::: DATA SECTION :::

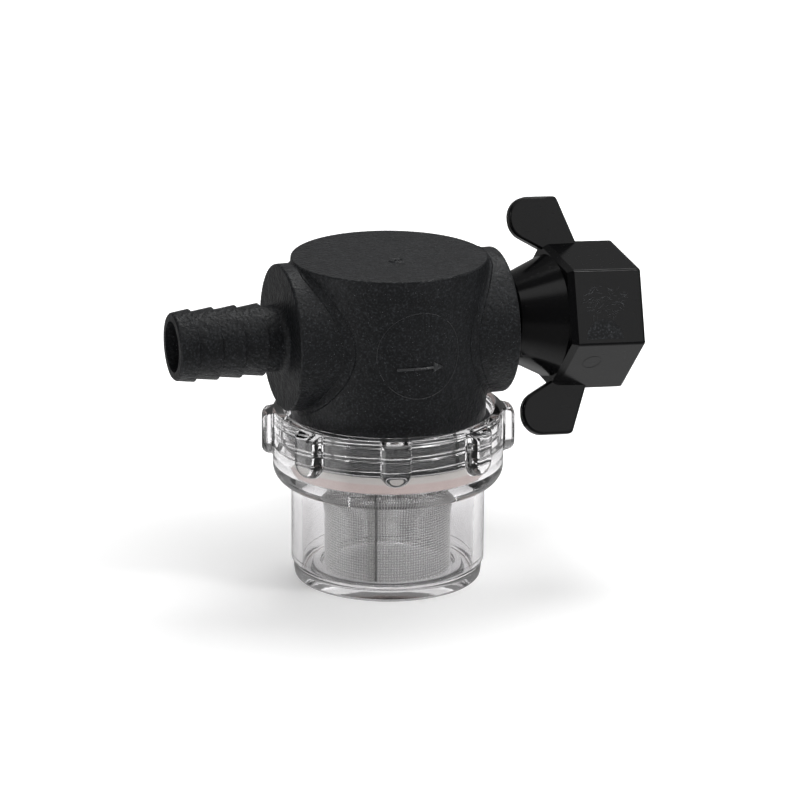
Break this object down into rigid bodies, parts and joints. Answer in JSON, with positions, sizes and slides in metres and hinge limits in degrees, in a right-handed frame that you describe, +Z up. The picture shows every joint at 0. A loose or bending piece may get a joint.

:::
::: DATA SECTION :::

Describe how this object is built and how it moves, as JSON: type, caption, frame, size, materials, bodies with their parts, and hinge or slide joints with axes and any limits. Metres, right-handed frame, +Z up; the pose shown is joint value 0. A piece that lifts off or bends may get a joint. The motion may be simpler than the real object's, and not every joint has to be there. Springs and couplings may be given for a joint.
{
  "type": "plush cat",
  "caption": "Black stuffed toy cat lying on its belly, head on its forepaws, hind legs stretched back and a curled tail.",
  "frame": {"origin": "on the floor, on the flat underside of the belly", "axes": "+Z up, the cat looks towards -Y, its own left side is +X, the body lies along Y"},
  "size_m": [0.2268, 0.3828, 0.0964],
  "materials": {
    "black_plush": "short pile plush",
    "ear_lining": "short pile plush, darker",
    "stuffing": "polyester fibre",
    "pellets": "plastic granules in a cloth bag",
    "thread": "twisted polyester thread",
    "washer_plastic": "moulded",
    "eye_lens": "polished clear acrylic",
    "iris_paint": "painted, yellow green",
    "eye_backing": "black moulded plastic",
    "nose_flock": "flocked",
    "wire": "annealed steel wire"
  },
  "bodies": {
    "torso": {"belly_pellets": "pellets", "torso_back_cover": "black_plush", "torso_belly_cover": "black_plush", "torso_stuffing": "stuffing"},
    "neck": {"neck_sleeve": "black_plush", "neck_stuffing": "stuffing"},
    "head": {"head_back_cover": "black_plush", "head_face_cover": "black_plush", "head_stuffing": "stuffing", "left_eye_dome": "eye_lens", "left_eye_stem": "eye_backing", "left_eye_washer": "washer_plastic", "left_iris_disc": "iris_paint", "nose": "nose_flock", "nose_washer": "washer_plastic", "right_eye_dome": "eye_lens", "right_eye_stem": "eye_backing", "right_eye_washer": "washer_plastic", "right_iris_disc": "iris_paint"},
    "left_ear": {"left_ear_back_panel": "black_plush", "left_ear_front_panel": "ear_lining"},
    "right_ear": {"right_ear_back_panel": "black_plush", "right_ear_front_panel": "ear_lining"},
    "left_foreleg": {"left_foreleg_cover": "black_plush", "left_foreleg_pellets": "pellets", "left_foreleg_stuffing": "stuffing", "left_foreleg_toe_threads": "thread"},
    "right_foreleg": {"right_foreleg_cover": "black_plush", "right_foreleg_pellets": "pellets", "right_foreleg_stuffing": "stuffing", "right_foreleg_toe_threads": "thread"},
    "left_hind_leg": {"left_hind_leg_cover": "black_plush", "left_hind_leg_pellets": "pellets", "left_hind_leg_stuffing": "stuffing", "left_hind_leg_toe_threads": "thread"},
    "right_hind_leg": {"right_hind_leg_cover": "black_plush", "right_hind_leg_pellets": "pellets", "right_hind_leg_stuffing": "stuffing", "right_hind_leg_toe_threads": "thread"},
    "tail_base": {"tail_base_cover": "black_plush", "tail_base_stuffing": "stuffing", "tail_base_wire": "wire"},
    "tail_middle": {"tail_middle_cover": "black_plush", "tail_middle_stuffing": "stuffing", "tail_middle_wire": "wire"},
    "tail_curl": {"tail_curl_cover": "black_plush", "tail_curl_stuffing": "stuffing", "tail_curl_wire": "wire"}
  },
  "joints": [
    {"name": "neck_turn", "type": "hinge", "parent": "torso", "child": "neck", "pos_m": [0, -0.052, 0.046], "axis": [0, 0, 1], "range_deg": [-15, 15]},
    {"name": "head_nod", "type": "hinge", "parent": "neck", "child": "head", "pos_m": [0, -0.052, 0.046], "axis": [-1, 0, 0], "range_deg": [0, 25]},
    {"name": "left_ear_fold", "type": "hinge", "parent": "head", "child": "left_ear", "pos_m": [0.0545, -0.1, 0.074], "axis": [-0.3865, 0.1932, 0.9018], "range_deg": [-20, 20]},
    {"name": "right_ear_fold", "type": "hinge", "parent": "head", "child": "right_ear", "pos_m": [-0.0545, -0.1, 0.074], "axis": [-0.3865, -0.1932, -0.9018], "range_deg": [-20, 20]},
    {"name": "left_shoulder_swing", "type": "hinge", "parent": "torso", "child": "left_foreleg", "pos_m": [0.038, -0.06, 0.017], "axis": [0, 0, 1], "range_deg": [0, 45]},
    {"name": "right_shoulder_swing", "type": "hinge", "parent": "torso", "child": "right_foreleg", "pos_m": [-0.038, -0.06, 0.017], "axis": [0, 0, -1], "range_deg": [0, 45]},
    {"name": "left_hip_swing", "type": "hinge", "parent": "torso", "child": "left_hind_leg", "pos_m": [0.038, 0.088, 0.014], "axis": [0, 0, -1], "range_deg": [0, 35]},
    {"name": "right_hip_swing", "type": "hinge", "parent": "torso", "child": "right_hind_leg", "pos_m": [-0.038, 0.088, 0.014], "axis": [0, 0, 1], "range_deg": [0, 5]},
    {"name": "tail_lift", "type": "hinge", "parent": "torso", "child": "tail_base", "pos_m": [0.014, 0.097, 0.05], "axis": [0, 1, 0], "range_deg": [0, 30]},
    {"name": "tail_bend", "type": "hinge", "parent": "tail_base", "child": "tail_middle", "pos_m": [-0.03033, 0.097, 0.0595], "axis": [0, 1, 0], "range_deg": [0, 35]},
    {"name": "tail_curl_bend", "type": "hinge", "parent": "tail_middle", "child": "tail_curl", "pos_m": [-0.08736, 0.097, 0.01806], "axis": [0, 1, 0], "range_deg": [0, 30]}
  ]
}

:::

# WRITTEN EXERCISE
Find the lines holding "caption" and list every one.

# EXERCISE ANSWER
Describe how this object is built and how it moves, as JSON: type, caption, frame, size, materials, bodies with their parts, and hinge or slide joints with axes and any limits. Metres, right-handed frame, +Z up; the pose shown is joint value 0. A piece that lifts off or bends may get a joint. The motion may be simpler than the real object's, and not every joint has to be there. Springs and couplings may be given for a joint.
  "caption": "Black stuffed toy cat lying on its belly, head on its forepaws, hind legs stretched back and a curled tail.",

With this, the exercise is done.